Planetary Theory and the Zodiac

No account of Mesopotamian astronomy would be complete without acknowledging its creation of the zodiac. The Babylonians divided the ecliptic—the apparent path of the sun, moon, and planets—into 12 equal signs of 30 degrees each, a system formalized around the 5th century BCE. This was not merely an observational convenience; it was a conceptual breakthrough. By mapping planetary motion onto a uniform coordinate system, astronomers could calculate positions with greater precision and develop sophisticated theories of planetary behavior. Tablet texts contain what are now known as Goal-Year texts, which used the known synodic periods of planets—39 years for Jupiter, 8 years for Venus, 46 years for Mars—to predict future positions based on past observations. When Jupiter, for instance, was known to return to the same place in the zodiac after 12 synodic cycles, a scribe could simply look up the Goal-Year tablet and copy the predicted data. These methods, combined with the zodiac, allowed the calculation of ephemerides that listed daily planetary longitudes for years into the future.

The zenith of Babylonian planetary theory is represented by the so-called ACT tablets (Astronomical Cuneiform Texts), which employ advanced mathematical functions—linear zigzag and step functions—to model the variable motion of the moon, sun, and planets. These tablets, produced primarily in Uruk and Babylon from the 4th to the 1st centuries BCE, compute lunar eclipses, the duration of days, and planetary synodic arcs with a precision that would not be surpassed until the era of Kepler and Newton. Researchers today continue to mine these tablets for insights into ancient mathematical practice, and their influence on Hellenistic astronomy has been decisively demonstrated.

Transmission and Influence on Later Civilizations

Greek Adoption and Transformation

When Alexander the Great swept through Mesopotamia in the 4th century BCE, he shattered the Achaemenid Empire but opened a vigorous channel of cultural exchange. Greek scholars, already curious about the heavens, encountered a fully developed empirical astronomy. The historian Berossus, a Babylonian priest who wrote in Greek around 290 BCE, transmitted core Babylonian doctrines—including the creation myth and astronomical knowledge—to the Hellenistic world. Hipparchus, often called the father of Greek astronomy, relied on centuries of Babylonian eclipse records to refine his own theories of the sun and moon. Ptolemy, in the Almagest, used Babylonian observations as a baseline for his planetary models. The very mathematical template of astronomy—expressing positions in degrees of zodiacal signs, computing with sexagesimal fractions, and compiling tables of mean motions—was inherited directly from scribes on the banks of the Euphrates.

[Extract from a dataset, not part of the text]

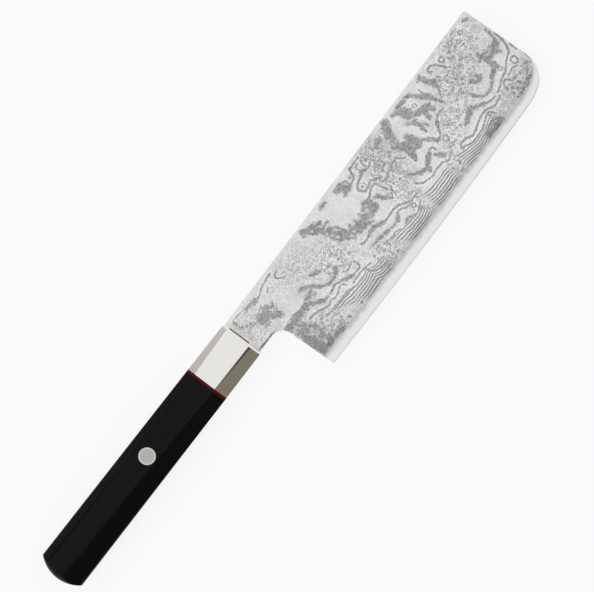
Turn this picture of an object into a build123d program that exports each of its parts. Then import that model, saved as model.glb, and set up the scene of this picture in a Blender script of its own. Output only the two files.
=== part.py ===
from build123d import *
from dataclasses import dataclass
import os

# Every length is in millimetres. The knife is drawn with x from the bolster's front face towards the tip,
# y up from the handle's centreline towards the spine, and z out from the blade's middle plane.

# Blade outline
edge_length = 165.0  # heel corner to the foremost point of the tip curve
heel_setback = 15.7  # bolster's front face to the heel corner
blade_height = 50.15  # spine to heel corner
spine_height = 10.05  # spine above the centreline
neck_drop = 10.1  # neck's underside below the centreline
heel_lean = 1.25  # top of the heel line behind its corner
heel_fillet_radius = 6.2
belly_depth = 0.55  # lowest point of the edge below the heel corner
belly_distance = 77.0  # heel corner to the lowest point
toe_rise = 0.45  # where the tip curve begins, above the heel corner
toe_length = 20.7  # tip curve measured along the blade
tip_curve_height = 17.65  # tip curve measured up the front line
toe_arm = 17.1  # how long the tip curve keeps the edge's direction
tip_arm = 10.4  # how long it keeps the front line's direction
front_lean = 1.55  # spine corner behind the foremost point

# Blade section
blade_thickness = 2.0
core_thickness = 0.64
flat_height = 18.0  # parallel flat below the spine, where the grind starts
grind_foot_thickness = 0.72  # where the long grind meets the edge grind
core_band_height = 5.5  # bare core steel above the edge
final_bevel_thickness = 0.24
final_bevel_height = 0.5
spine_bevel_height = 1.8
spine_bevel_depth = 0.25
spine_bevel_length = 150.0  # the bevel runs out before the tip
toe_lift_share = 0.87  # how much of the bare band's height is left at the toe
tip_lift_share = 0.6  # and near the upper end of the tip curve

# Hidden tang
tang_length = 98.0
tang_height = 11.0
tang_thickness = 1.8
tang_rise = 1.3  # tang's middle above the centreline

# Bolster
bolster_length = 26.4
bolster_wall = 1.3
bolster_front_wall = 3.0
bolster_corner_radius = 0.25
bolster_roll_radius = 5.0  # the lower side corners are polished round towards the front
bolster_chamfer_length = 1.6
bolster_chamfer_step = 0.6  # steeper part of the chamfer, next to the front face
bolster_step_top = 0.6  # how far each face has come in where that steeper part begins
bolster_step_bottom = 0.35
bolster_step_side = 0.12
bolster_step_facet = 0.62
bolster_chamfer_top = 1.15  # and at the front face
bolster_chamfer_bottom = 0.65
bolster_chamfer_side = 0.58
bolster_chamfer_facet = 1.1
tang_clearance = 0.05

# Handle
liner_thickness = 1.3
handle_length = 110.45
handle_thickness = 16.5
handle_corner_radius = 0.4
butt_upper_radius = 5.0
butt_top_radius = 2.5
butt_lower_radius = 7.0
butt_bottom_radius = 2.5
butt_arc_radius = 16.8
butt_arc_rise = 0.9
butt_rim_radius = 5.5
butt_rim_rise = 0.7  # how far the rim's rounding would run past the wide flats
tenon_clearance = 0.05
tenon_end_gap = 0.3
slot_play_height = 1.0
slot_play_thickness = 0.6
slot_end_play = 2.0

# Eight-sided section at the bolster's front, at the liner and at the butt. Heights are from the
# centreline, facet heights are measured down the side, and flats are whole widths.
front_top = 10.55
front_bottom = 11.0
front_upper_facet = 2.5
front_lower_facet = 6.27
front_top_flat = 11.5
front_bottom_flat = 7.9
joint_top = 10.95
joint_bottom = 10.9
joint_upper_facet = 3.67
joint_lower_facet = 6.75
joint_top_flat = 9.2
joint_bottom_flat = 7.3
butt_top = 12.56
butt_bottom = 10.18
butt_upper_facet = 4.5
butt_lower_facet = 9.93
butt_top_flat = 7.5
butt_bottom_flat = 6.1

# Rivet
rivet_before_tang_end = 28.9
rivet_rise = 1.84
rivet_head_diameter = 8.2
rivet_head_thickness = 2.2
rivet_rim_width = 0.75
rivet_recess_depth = 0.12
rivet_edge_break = 0.12
barrel_diameter = 5.0
shank_diameter = 3.2
rivet_fit = 0.02  # play all round the shank, the barrel and the heads
barrel_end_gap = 0.3
sleeve_floor = 1.2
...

Traces in Modern Timekeeping

The legacy endures in the most mundane artifacts of modern life. Our 24-hour day, with its 60-minute hours and 60-second minutes, is a direct descendant of the sexagesimal divisions used by Babylonian astronomers. The seven-day week, which spread from Mesopotamia through the Jewish and Hellenistic worlds, reflects the association of each day with a visible planet: Sunday (Sun), Monday (Moon), Tuesday (Mars/Tiw), Wednesday (Mercury/Woden), Thursday (Jupiter/Thor), Friday (Venus/Frigg), and Saturday (Saturn). Even the constellations that populate our star charts—Taurus, Leo, Scorpio—trace their names back to Sumerian and Babylonian originals. According to Britannica’s overview of Mesopotamian astronomy, the region’s systematic approach to celestial observation fundamentally shaped the scientific method’s reliance on long-term data collection.

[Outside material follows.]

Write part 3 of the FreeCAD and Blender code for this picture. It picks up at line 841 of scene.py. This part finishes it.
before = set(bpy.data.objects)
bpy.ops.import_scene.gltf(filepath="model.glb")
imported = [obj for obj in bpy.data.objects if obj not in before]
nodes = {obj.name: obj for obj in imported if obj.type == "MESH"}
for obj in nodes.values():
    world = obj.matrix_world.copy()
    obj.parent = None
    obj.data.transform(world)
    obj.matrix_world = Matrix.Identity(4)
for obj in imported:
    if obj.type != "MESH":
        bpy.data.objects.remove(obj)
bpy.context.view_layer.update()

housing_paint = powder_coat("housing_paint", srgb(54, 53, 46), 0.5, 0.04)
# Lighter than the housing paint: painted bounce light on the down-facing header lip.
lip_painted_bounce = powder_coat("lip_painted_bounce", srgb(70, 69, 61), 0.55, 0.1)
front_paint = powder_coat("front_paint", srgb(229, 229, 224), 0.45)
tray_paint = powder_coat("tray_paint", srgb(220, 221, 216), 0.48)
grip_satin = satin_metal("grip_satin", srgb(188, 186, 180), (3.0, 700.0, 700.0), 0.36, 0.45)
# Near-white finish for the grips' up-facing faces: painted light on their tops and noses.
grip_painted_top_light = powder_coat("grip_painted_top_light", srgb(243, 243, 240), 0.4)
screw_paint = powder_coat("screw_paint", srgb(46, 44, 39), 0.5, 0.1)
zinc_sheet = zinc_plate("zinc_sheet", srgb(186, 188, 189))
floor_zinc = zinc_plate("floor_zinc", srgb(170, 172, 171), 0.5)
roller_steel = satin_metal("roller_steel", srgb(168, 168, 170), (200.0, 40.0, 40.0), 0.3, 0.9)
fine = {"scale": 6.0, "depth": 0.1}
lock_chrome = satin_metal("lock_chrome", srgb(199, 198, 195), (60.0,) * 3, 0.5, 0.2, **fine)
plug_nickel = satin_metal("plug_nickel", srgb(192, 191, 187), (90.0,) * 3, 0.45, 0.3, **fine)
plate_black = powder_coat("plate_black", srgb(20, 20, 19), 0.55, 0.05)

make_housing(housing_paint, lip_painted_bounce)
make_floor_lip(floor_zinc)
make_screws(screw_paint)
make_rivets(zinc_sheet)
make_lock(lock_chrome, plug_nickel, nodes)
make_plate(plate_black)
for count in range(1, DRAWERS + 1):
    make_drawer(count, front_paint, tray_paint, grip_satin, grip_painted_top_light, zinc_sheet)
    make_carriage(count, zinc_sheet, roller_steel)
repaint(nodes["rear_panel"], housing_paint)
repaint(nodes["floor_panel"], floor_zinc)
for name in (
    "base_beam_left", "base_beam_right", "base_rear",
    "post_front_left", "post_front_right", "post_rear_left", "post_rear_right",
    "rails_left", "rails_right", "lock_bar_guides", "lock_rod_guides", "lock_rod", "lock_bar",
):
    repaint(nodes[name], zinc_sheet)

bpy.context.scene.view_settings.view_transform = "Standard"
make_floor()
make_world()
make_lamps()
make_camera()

The Enduring Scientific Heritage

It is tempting to view the Mesopotamian contribution as merely a precursor to Greek rationality or as a superstitious pre-science. That would be a profound misunderstanding. The scribes of Babylon and Uruk were not only record-keepers but also mathematicians who invented computational techniques to sidestep the unknown physics of planetary motion. Their willingness to embrace a mathematical model—even when it contradicted direct observation by accepting average values—introduced a style of scientific thinking that remains current. The discovery in 2016 that Babylonian astronomers tracked Jupiter’s motion using a time-velocity graph, a method long credited to 14th-century Europe, shows how deeply their methods anticipated later advances. Their astronomy, rooted in clay and reed, became the invisible scaffold on which all later sky-measurement was built.

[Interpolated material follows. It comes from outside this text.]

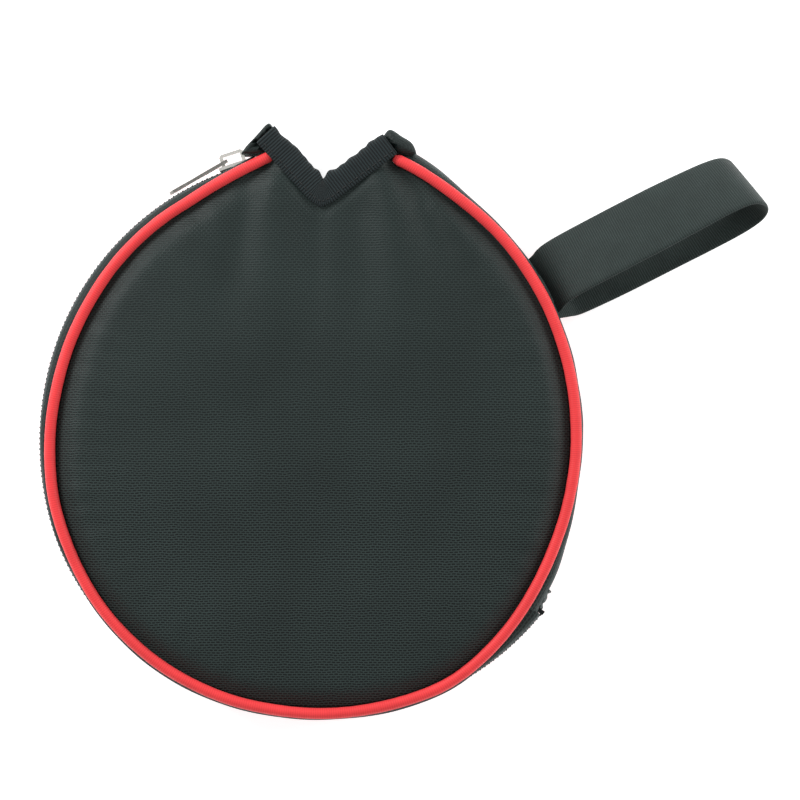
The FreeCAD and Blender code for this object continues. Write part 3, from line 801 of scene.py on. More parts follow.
def follow_cover(piece: bpy.types.Object, side: Side) -> bpy.types.Object:
    """Bake a front piece's transform into its mesh, and attach a back piece to the base body."""
    if side is Side.BACK:
        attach(piece, "base")
    else:
        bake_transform(piece)
    return piece


def hand_over(
    piece: bpy.types.Object, material: bpy.types.Material, moves: "Side | str", slot: str,
    *nodes: str,
) -> bpy.types.Object:
    """Paint a piece, attach it to its body or bake it in place, and hide the frame's pieces that
    it replaces.

    Args:
        piece: the finished mesh.
        material: its material.
        moves: the cover it belongs to, or the name of the body it is attached to.
        slot: not used.
        nodes: the frame's own pieces that it replaces.

    Returns:
        The same piece.
    """
    paint(piece, material)
    if isinstance(moves, Side):
        follow_cover(piece, moves)
    else:
        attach(piece, moves)
    if nodes:
        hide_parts(*nodes)
    return piece


# ------------------------------------------------------------------ covers


@dataclass(frozen=True)
class Crease:
    """A soft fold pulled into a cover: where it starts, where it runs and how deep it is."""

    start: Pair
    bearing: float
    length: float
    width: float
    depth: float
    spread: float = 0.9
    rise: Pair = (-0.12, 0.1)
    fall: float = 0.35

    def height(self, spot: Vector) -> float:
        """Return the fold's height at a spot of the ground plan, in millimetres."""
        offset = spot - flat(*self.start)
        run = heading(self.bearing)
        ahead = offset.dot(run)
        aside = offset.cross(run).z
        widening = self.width * (1.0 + self.spread * max(0.0, ahead) / self.length)
        fade = smooth(ahead, self.rise[0] * self.length, self.rise[1] * self.length)
        fade *= 1.0 - smooth(ahead, self.fall * self.length, self.length)
        return self.depth * fade * bell(aside, widening)


@dataclass(frozen=True)
class Billow:
    """How the cloth is blown out from behind, on a copy ten times its size."""

    scale: float = 10.0
    frames: int = 20
    pressure: float = 4.0
    quality: int = 6
    mass: float = 0.15
    stretch: float = 40.0
    shear: float = 20.0
    bend: float = 3.0
    shrink: float = -0.012

    def rises(self, sheet: bpy.types.Object, held: Sequence[float]) -> list[float]:
        """Return how far each vertex of a sheet swells, in millimetres.

        Args:
            sheet: the flat sheet, which stays as it is.
            held: 1 where seams hold a vertex still, 0 where it is free.

        Returns:
            One height for each vertex.
        """
        trial = sheet.copy()
        trial.data = sheet.data.copy()
        bpy.context.collection.objects.link(trial)
        trial.data.transform(Matrix.Scale(self.scale, 4))
        pins = trial.vertex_groups.new(name="seams")
        for index, hold in enumerate(held):
            pins.add([index], hold, "REPLACE")
        cloth = trial.modifiers.new("Cloth", "CLOTH")
        settings = {
            "quality": self.quality, "mass": self.mass, "tension_stiffness": self.stretch,
            "compression_stiffness": self.stretch, "shear_stiffness": self.shear,
            "bending_stiffness": self.bend, "use_pressure": True,
            "uniform_pressure_force": self.pressure, "shrink_min": self.shrink,
            "vertex_group_mass": "seams",
        }
        for key, value in settings.items():
            setattr(cloth.settings, key, value)
        cloth.settings.effector_weights.gravity = 0.0
        cloth.collision_settings.use_collision = False
        cloth.collision_settings.use_self_collision = False
        scene = bpy.context.scene
        for step in range(1, self.frames + 1):
            scene.frame_set(step)
        swollen = trial.evaluated_get(bpy.context.evaluated_depsgraph_get()).data
        rises = [abs(vertex.co.z) / self.scale / MM for vertex in swollen.vertices]
        bpy.data.objects.remove(trial)
        scene.frame_set(1)
        return rises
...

The Mesopotamian approach also teaches us something about the nature of scientific progress. It did not leap from myth to heliocentrism; it grew incrementally from daily journal entries on clay tablets, from the correlation of lunar eclipses with market prices, from the sheer persistence of communities that believed that order could be found in the sky. By the time the last cuneiform astronomical text was written around 75 CE, the Babylonian tradition had already become a permanent part of the intellectual heritage of Eurasia. Modern scholars, using machine learning and high-resolution scans, continue to reunite broken tablets and refine our understanding of those early computations, a project that reminds us how ancient ink—or rather, its clay-impressed ancestor—can speak across 3,000 years.

Mesopotamia’s astronomical and calendrical innovations thus represent far more than a chapter in a history of science textbook. They are the reason the workweek is seven days long, the reason we measure circles in 360 degrees, and the reason the date of Easter still depends on a lunar cycle. In a world of digital clocks and GPS satellites, the Mesopotamian legacy remains embedded in the very code by which we organize time and space.